Photo by Sarah Mercier.

The muezzin admitted to Kazeem that he had indeed converted to Christianity. Then, the muezzin began to tell Kazeem about Christianity and asked Kazeem to pray with him.

"I heeded the call of the muezzin to prayer," Kazeem said. “Only this time the muezzin called me to pray to Jesus Christ.” Kazeem decided, then and there, to convert to Christianity as well.

"I became a Christian because the Christian message is simpler than the Islamic message. Christianity asks you to believe in Jesus and be saved. Islam expected me to do many things: pray several times a day; fast during Ramadan; take a trip to Mecca; and so on in order to be saved. Yet only Christianity offered me the assurance of salvation and heaven," explains Kazeem.

As easy as it was for Kazeem to convert, it was that much harder to face his family. Like many Nigerians, Kazeem comes from a traditional Muslim family. "I was born into Islam" he says. He reports the majority of his family consider themselves to be Sunnis, but his uncle was a member of the Ahmadiyyas, a Pakistani Shiite order.

Kazeem states that his aunt, a devout Muslim, instigated his mother to persecute him after his conversion. He reports the two became extremely argumentative and tried to persuade him to reconsider his decision — perhaps to protect Kazeem from the same punishment experienced by the muezzin. But Kazeem’s father was more understanding. Kazeem relates that his father suggested that both Christians and Muslims serve the same God. And that seemed to end the family dispute.

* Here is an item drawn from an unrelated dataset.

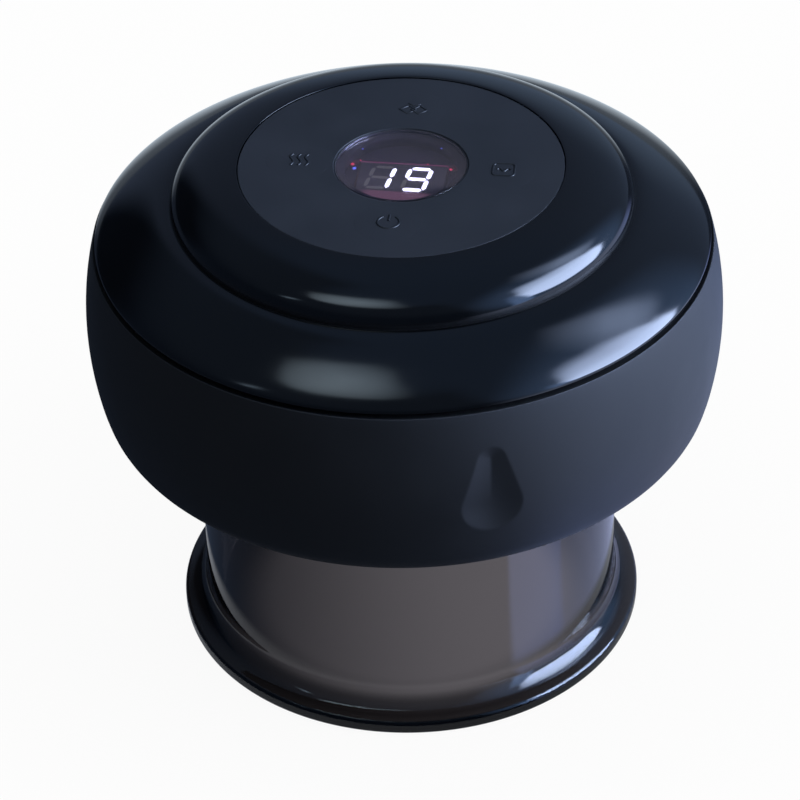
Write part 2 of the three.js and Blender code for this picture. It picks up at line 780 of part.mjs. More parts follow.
function addPump() {
  const pump = new THREE.Group();
  pump.position.set(pumpStart, pumpSide, pumpZ);
  pump.rotation.y = Math.PI / 2;
  model.add(pump);
  const bossRadius = shaftRadius + seatGap + motorBossWall;
  const bore = shaftRadius + seatGap;
  const boreZ = motorLength - shaftInsert - runGap;
  const can = rounded([
    [0, 0],
    [motorRadius, 0, motorBossWall],
    [motorRadius, motorLength],
    [bossRadius, motorLength],
    [bossRadius, motorLength + motorBoss],
    [bore, motorLength + motorBoss],
    [bore, boreZ],
    [0, boreZ],
  ]);
  piece("pump_motor", turned(can, smallSides), steel, pump);

  const shaftEnd = crankZ + crankThickness / 2;
  piece("motor_shaft", bar(shaftRadius, motorLength - shaftInsert, shaftEnd), steel, pump);
  const crankTop = crankZ + crankThickness;
  const disc = turned(
    [
      point(bore, crankZ),
      point(crankRadius, crankZ),
      point(crankRadius, crankTop),
      point(0, crankTop),
      point(0, shaftEnd + seatGap),
      point(bore, shaftEnd + seatGap),
    ],
    smallSides,
  );
  const pin = bar(crankPinRadius, crankTop - seatGap, wobbleZ - crankPinGap, tinySides);
  piece("pump_crank", join(disc, at(pin, crankOffset, 0, 0)), brass, pump);

  const square = rectangle(2 * motorRadius, 2 * motorRadius);
  const corner = motorRadius - screwRadius - overrun;
  const corners = [1, -1].flatMap((x) => [1, -1].map((y) => [x * corner, y * corner]));
  const cornerHoles = () => corners.map(([x, y]) => circle(screwRadius + seatGap, x, y));
  const chamberHoles = [circle(chamberBore, 0, 0, smallSides), ...cornerHoles()];
  const chamber = plate(square, chamberHoles, chamberStart, chamberStart + chamberLength);
  piece("crank_chamber", chamber, mattBlack, pump);

  const wobble = turned(
    [
      point(0, wobbleZ),
      point(wobbleSocket, wobbleZ),
      point(wobbleSocket, wobbleZ - wobbleSocketDepth),
      point(wobbleSocket + wobbleSocketWall, wobbleZ - wobbleSocketDepth),
      point(wobbleSocket + wobbleSocketWall, wobbleZ),
      point(wobbleRadius, wobbleZ),
      point(wobbleRadius, wobbleTop),
      point(0, wobbleTop),
    ],
    smallSides,
  );
  piece("wobble_plate", wobble, whitePlastic, pump);

  const sheet = plate(square, cornerHoles(), diaphragmStart, diaphragmStart + diaphragmThickness);
  const nub = bar(nubRadius, wobbleTop + seatGap, diaphragmStart + seatGap, tinySides);
  piece("pump_diaphragm", join(sheet, nub), blackRubber, pump);

  const nozzle = tube(barrelRadius, barrelBore, -overrun, barrelLength, tinySides);
  const inletZ = headStart + headLength / 2;
  const inlet = at(nozzle.clone().rotateX(-Math.PI / 2), pumpZ - airZ, motorRadius, inletZ);
  const outlet = at(nozzle.clone(), -motorRadius / 2, 0, headEnd);
  const head = plate(square, cornerHoles(), headStart, headEnd);
  piece("pump_head", join(head, inlet, outlet), mattBlack, pump);

  [corners[0], corners[3]].forEach(([x, y], i) => {
    const length = headEnd + seatGap - diaphragmStart + screwGrip;
    const made = at(screw(0, length).rotateX(Math.PI), x, y, headEnd + seatGap + screwHeadHeight);
    piece("pump_screw_" + (i + 1), made, steel, pump);
  });
}

// Strap over the motor: one leg stands in a slot of the tray, the other ends in a foot
function addStrap() {
  const footZ = trayTop + seatGap;
  const arc = (radius, from, to) =>
    Array.from({ length: smallSides / 2 + 1 }, (_, i) => {
      const angle = from + ((to - from) * i) / (smallSides / 2);
      return point(radius * Math.cos(angle), pumpZ + radius * Math.sin(angle));
    });
  const outline = [
    point(strapOuter, trayZ),
    ...arc(strapOuter, 0, Math.PI),
    point(-strapOuter, footZ + strapThickness),
    point(-strapOuter - strapFoot, footZ + strapThickness),
    point(-strapOuter - strapFoot, footZ),
    point(-strapInner, footZ),
    ...arc(strapInner, Math.PI, 0),
    point(strapInner, trayZ),
  ];
  const band = plate(outline, [], 0, strapWidth).rotateX(Math.PI / 2).rotateZ(Math.PI / 2);
  const placed = at(band, strapPlace - strapWidth / 2, pumpSide, 0);
  const hole = bar(screwHole, footZ - overrun, footZ + strapThickness + overrun, tinySides);
  piece("pump_strap", cut(placed, at(hole, strapPlace, strapScrewY, 0)), steel);
  const made = screw(0, strapThickness + trayThickness).rotateX(Math.PI);
  const headTop = footZ + strapThickness + seatGap + screwHeadHeight;
  piece("strap_screw", at(made, strapPlace, strapScrewY, headTop), steel);
}

// Release valve: seat block with a nozzle, coil frame, plug and spring
function addValve() {
  const square = () => rectangle(valveWidth, valveWidth);
  const seatZ = trayTop + runGap;
  const seatTop = airZ + barrelRadius + valveSeatCover;
  const noseEnd = -teeSize / 2 - barrelLength - runGap;
  const noseLength = noseEnd - valvePlace;
  const nose = alongX(bar(barrelRadius, 0, noseLength, tinySides));
  const way = alongX(bar(barrelBore, 0, noseLength + overrun, tinySides));
  const seatWay = bar(barrelBore, airZ, seatTop + overrun, tinySides);
  const seat = join(plate(square(), [], seatZ, seatTop), at(nose, 0, 0, airZ));
  piece("valve_seat_block", at(cut(seat, at(way, 0, 0, airZ), seatWay), valvePlace, 0, 0), whitePlastic);

  const frameZ = seatTop + seatGap;
  const plugZ = frameZ + seatGap;
  const springLength = 2 * springTurns * springWire + valveTravel + springSlack;
  const frameTop = boardZ - valveHeadroom;
  const ceiling = frameTop - valveCeiling;
  const plugLength = ceiling - 2 * seatGap - springLength - plugZ;
  const frame = cut(plate(square(), [], frameZ, frameTop), bar(valveBore, frameZ - overrun, ceiling));
  piece("valve_coil_frame", at(frame, valvePlace, 0, 0), brass);
  piece("valve_plug", at(bar(plugRadius, plugZ, plugZ + plugLength), valvePlace, 0, 0), steel);

  const low = plugZ + plugLength + seatGap + springWire;
  const high = ceiling - seatGap - springWire;
  const coil = Array.from({ length: springSteps + 1 }, (_, i) => {
    const angle = (2 * Math.PI * springTurns * i) / springSteps;
    const z = low + ((high - low) * i) / springSteps;
    return new THREE.Vector3(springRadius * Math.cos(angle), springRadius * Math.sin(angle), z);
  });
  const spring = new THREE.ExtrudeGeometry(new THREE.Shape(circle(springWire, 0, 0, 5)), {
    extrudePath: new THREE.CatmullRomCurve3(coil),
    steps: springSteps,
  });
  piece("valve_spring", at(spring, valvePlace, 0, 0), steel);
}

// Tee over the port, with the three silicone tubes
function addAirWay() {
  const side = teeSize / 2;
  const cube = block([-side, -side, airZ - side], [side, side, airZ + side]);
  const nippleTop = plateTop + nippleReach;
  const stub = bar(nippleRadius, nippleTop + seatGap, airZ);
  const arm = alongX(bar(barrelRadius, -side - barrelLength, side + barrelLength, tinySides));
  const armWay = alongX(bar(barrelBore, -teeSize - barrelLength, teeSize + barrelLength, tinySides));
  const stubWay = bar(nippleBore, nippleTop, airZ, tinySides);
  const tee = cut(join(cube, stub, at(arm, 0, 0, airZ)), at(armWay, 0, 0, airZ), stubWay);
  piece("tee_connector", tee, whitePlastic);

  const narrow = barrelRadius + sleeveFit;
  const wide = nippleRadius + sleeveFit;
  const sleeveTop = airZ - narrow - sleeveWall - seatGap;
  const sleeve = tube(wide + sleeveWall, wide, trayTop + seatGap, sleeveTop);
  piece("port_sleeve", sleeve, clearSilicone);

  const valveFace = valvePlace + valveWidth / 2 + seatGap;
  const valveTube = alongX(tube(narrow + sleeveWall, narrow, valveFace, -side - seatGap, tinySides));
  piece("valve_tube", at(valveTube, 0, 0, airZ), clearSilicone);

  const inletX = pumpStart + headStart + headLength / 2;
  const start = new THREE.Vector3(side + seatGap, 0, airZ);
  const bendStart = new THREE.Vector3(inletX - tubeBend, 0, airZ);
  const bendCorner = new THREE.Vector3(inletX, 0, airZ);
  const bendEnd = new THREE.Vector3(inletX, -tubeBend, airZ);
  const end = new THREE.Vector3(inletX, pumpSide + motorRadius + seatGap, airZ);
  const route = new THREE.CurvePath();
  route.add(new THREE.LineCurve3(start, bendStart));
  route.add(new THREE.QuadraticBezierCurve3(bendStart, bendCorner, bendEnd));
  route.add(new THREE.LineCurve3(bendEnd, end));
  const section = new THREE.Shape(circle(narrow + sleeveWall));
  section.holes.push(new THREE.Path(circle(narrow)));
  const bent = new THREE.ExtrudeGeometry(section, { extrudePath: route, steps: tubeSteps });
  piece("pump_tube", bent, clearSilicone);
}

// Rechargeable cell with a solder lug on each end
function addCell() {
  const cell = alongX(bar(cellRadius, -cellLength / 2, cellLength / 2));
  const reach = cellLength / 2 + lugThickness;
  const lugs = block([-reach, -lugWidth / 2, -lugWidth / 2], [reach, lugWidth / 2, lugWidth / 2]);
  piece("battery_cell", at(join(cell, lugs), 0, cellSide, cellZ), cellWrap);
}

// Charging board and socket in the housing's back
function addCharging() {
  const top = chargeBoardZ + boardThickness;
  const half = chargeBoardWidth / 2;
  const board = block([-half, chargeBoardBack, chargeBoardZ], [half, chargeBoardFront, top]);
  piece("charging_board", board, boardGreen);
  const shell = plate(socketOutline(0), [socketOutline(-socketWall)], 0, socketLength);
  const back = plate(socketOutline(0), [], 0, socketInset);
  const tongueSide = socketWidth / 2 - socketWall - 2 * runGap;
  const low = [-tongueSide, -tongueThickness / 2, 0];
  const tongue = block(low, [tongueSide, tongueThickness / 2, tongueLength]);
  const socket = join(shell, back, tongue).rotateX(-Math.PI / 2);
  piece("charging_socket", at(socket, 0, socketY - socketLength, socketZ), steel);
}

addCup();
addHousing();
addTopCover();
addPanel();
addKeys();
addControlBoard();
addSuctionPlate();
addChassis();
addPump();
addStrap();
addValve();
addAirWay();
addCell();
addCharging();

export default model;
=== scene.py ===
# An electric cupping massager: a glossy black suction head with a belly, standing on a smoky cup.
# Metres, +Z up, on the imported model's frame. mm is one millimetre, and bare sizes count in it.
import math

import bmesh
import bpy
import numpy as np
from mathutils import Matrix, Vector


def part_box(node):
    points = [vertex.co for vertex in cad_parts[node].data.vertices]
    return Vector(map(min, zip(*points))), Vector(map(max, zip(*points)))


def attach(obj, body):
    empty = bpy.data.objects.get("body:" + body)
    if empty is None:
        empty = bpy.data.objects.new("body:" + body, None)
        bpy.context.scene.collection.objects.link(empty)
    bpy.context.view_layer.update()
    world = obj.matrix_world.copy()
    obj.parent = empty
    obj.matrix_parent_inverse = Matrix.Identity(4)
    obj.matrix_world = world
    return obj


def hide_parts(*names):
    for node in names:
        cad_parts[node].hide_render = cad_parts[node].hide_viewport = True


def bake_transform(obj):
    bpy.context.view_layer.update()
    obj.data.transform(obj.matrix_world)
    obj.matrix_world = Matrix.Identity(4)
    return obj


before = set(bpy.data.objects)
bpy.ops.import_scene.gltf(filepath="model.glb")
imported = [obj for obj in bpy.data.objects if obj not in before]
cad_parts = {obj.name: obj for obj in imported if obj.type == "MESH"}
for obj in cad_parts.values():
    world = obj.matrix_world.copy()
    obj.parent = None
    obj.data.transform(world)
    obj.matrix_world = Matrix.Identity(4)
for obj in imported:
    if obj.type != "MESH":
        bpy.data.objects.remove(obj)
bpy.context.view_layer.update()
scene = bpy.context.scene
scene.view_settings.view_transform = "Standard"
mm = 0.001

# Camera: it looks down at the front of the massager through a long lens, half a metre away, and
# from a little to one side, so that the power key stands left of the middle.
lens_turn = math.radians(7.8)
lens_pitch, lens_roll, lens_pan = (math.radians(a) for a in (36.85, -1.49, -0.14))
lens_out, lens_up = 405.4 * mm, 338.3 * mm
ahead = Vector((
    math.sin(lens_pan) * math.cos(lens_pitch),
    math.cos(lens_pan) * math.cos(lens_pitch),
    -math.sin(lens_pitch),
))
level = ahead.cross(Vector((0, 0, 1))).normalized()
upright = level.cross(ahead)
across = math.cos(lens_roll) * level + math.sin(lens_roll) * upright
above = math.cos(lens_roll) * upright - math.sin(lens_roll) * level
camera = bpy.data.objects.new("camera", bpy.data.cameras.new("camera"))
camera.data.sensor_width = 36
camera.data.lens = 157.5
camera.data.clip_start = 0.02
camera.matrix_world = (
    Matrix.Rotation(lens_turn, 4, "Z")
    @ Matrix.Translation((0, -lens_out, lens_up))
    @ Matrix((across, above, -ahead)).transposed().to_4x4()
)
scene.collection.objects.link(camera)
scene.camera = camera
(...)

Since his conversion, Kazeem reports that things have changed dramatically in some areas of Lagos. In his neighborhood, which is comprised of Muslims, Christians and Animists, many people have converted to Christianity. He says 50 percent of his family and extended family have converted to Christianity. He says that even his mother, who was hysterical over his conversion, has become a "white-garment Christian,” mixing Biblical teachings, sacrifices, and rituals with African ceremonies in a Pentecostal format.

While many Christian converts change their names to reflect their new-found faith, Kazeem decided to keep his Arabic-Muslim name. “My name reminds me of the journey I took several years ago to Jesus Christ,” he says. “It reminds me where I came from.”

Oladipo “Ladi” Kukoyi, assistant professor and physician of psychiatry and family medicine at the University of Iowa Hospitals and Clinics, believes that the reason many Muslims convert to Christianity is simple: they are looking for hope in an economically deprived area. He admits that although there are no good numbers that exist to substantiate this theory, it was his experience, and the experience of many of his Nigerian friends.

Ladi relocated to the United States after spending much of his life in Yoruba-land, Nigeria. Like much of the West African population, the people of Yoruba often practice several religions, and no single one can be declared their universal belief. In recent history, many Yoruba people have converted to Islam or Christianity. Ladi, who comes from a prominent Muslim family, explains that it is not uncommon to find Nigerian families comprised of both Muslims and Christians who live together and get along quite peacefully.

But Ladi, a Christian, admits there are those Muslims who consider all non-Muslims “infidels.” “The predominantly northern, hard-core militant Muslims consider the rest of us infidels and promise to carry on till all of Nigeria is Muslim and ruled by Shariah law. They quote their ancestor, Othman Dan Fodio, a direct descendant of the prophet Muhammad, who promised not to rest till the Quran touched the Atlantic — in Lagos. This tension exists clearly in northern Nigeria, where there are frequent outbreaks of riots,” he said.

Ladi remembers the Miss World tragedy of 2002, when dozens were killed in northern Nigeria during rioting that erupted after a newspaper suggested the Prophet Mohammed would have approved of the Miss World beauty contest. Violent protesters in the mainly Muslim city of Kaduna, which is 375 miles northwest of Lagos, burned Christian churches and ran amok through the streets stabbing, bludgeoning and even burning innocent bystanders to death. By the time the killing spree ended, the death toll in the host town was estimated at 105 with a further 521 injured taken to hospital. “Fortunately,” says Ladi, “in western Nigeria where we come from, [Muslims and Christians] coexist peacefully 99 percent of the time.”

For Sudan-born former Muslim, Yaz Ahmed, religion was more about following rules than about spirituality. The 25-year-old graduate student in biological sciences at the University of Iowa says, “You either did it — their way — or you went to hell.” By the time Ahmed reached his early 20s, he felt like he had heard enough.

Ahmed started reading a lot of philosophy and books on shamanism. The humanistic tenets and universal acceptance struck a deep chord, and he turned away from the religion of his youth and homeland. Ahmed now describes himself as a “logical humanist” that does not ascribe to any particular faith.

“The world doesn’t make sense — at least not from a religious viewpoint. All I see is religion separating people, instead of uniting them,” he says. “I see it all as so ridiculous and so absurd.”